О да, Цезарь должен уйти. Цезаря нужно лишить и армии, и провинций! И столько раз обвинить в судах, чтобы он навсегда забыл дорогу в Италию! Лабиен, девять лет с ним служивший, сказал, что Рим его не интересует. Это мнение целиком совпадало с мнением Помпея, весьма ободренного приветствиями народа. Нет, он не станет сдерживать boni в лице Катона и Марцеллов. Он даже поможет им, распространяя тревожные слухи, чтобы поволновались и плутократия, и Сенат. Чтобы они впали в панику и возненавидели Цезаря! Чтобы тому везде и всегда отказывали во всем! Чтобы в конце концов этот надменный патриций-аристократ, чья генеалогия восходит к Венере, собрал свой скарб и со всей своей родословной отправился в постоянную ссылку!

А для начала, думал Помпей, он повидает цензора Аппия Клавдия и намекнет ему, что можно вполне безопасно изгнать из Сената большинство сторонников Цезаря. Аппий Клавдий ухватится за это предложение и, вероятно, попытается изгнать Куриона. Луций Пизон, другой цензор, наверное, наложит вето. Хотя, может, и не наложит, ибо инертность его известна всем.

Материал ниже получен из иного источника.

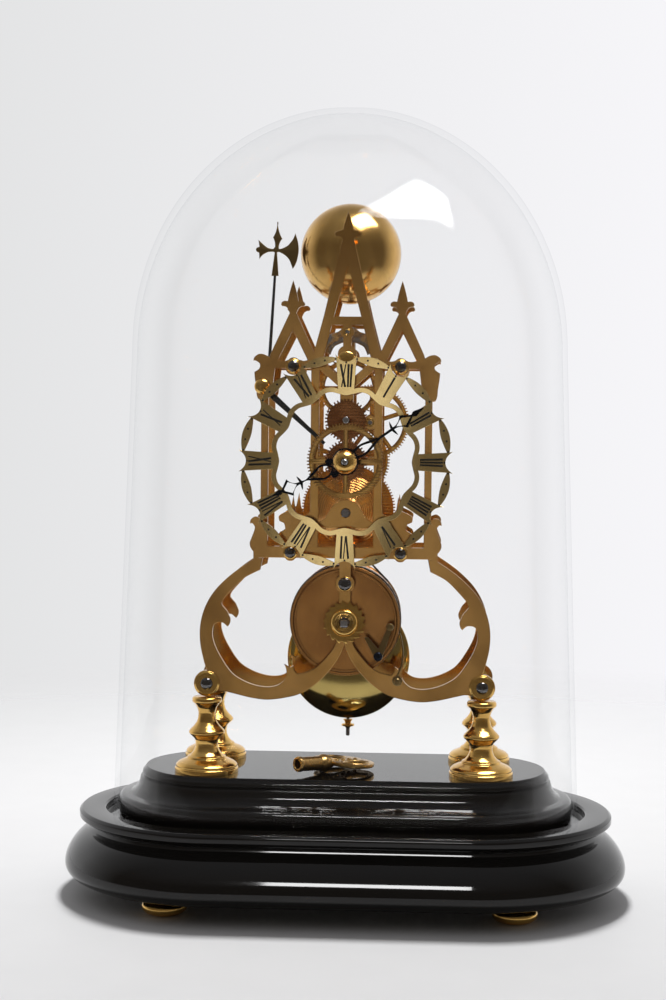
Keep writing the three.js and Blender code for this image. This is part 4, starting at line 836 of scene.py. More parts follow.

В начале октября пришло известие от Лабиена, что Цезарь покинул Италийскую Галлию и поспешил к Неметоценне, во владения белгских атребатов, где с пятым, девятым, десятым и одиннадцатым легионами оставался Требоний. Тот, по словам Лабиена, написал Цезарю срочное донесение, что белги замыслили бунт.

Отлично! Помпей потер руки. Пока его враг удален от Италии на тысячу миль, он велит своим ставленникам наводнить Рим всевозможными слухами, чем нелепее, тем лучше. Таким образом, Аттик и другие коммерсанты узнали, что Цезарь с четырьмя легионами — пятым, девятым, десятым и одиннадцатым — перевалил через Альпы и к октябрьским идам окажется в Плаценции, откуда будет пугать Сенат, чтобы тот не решился лишить его полномочий в ноябрьские иды.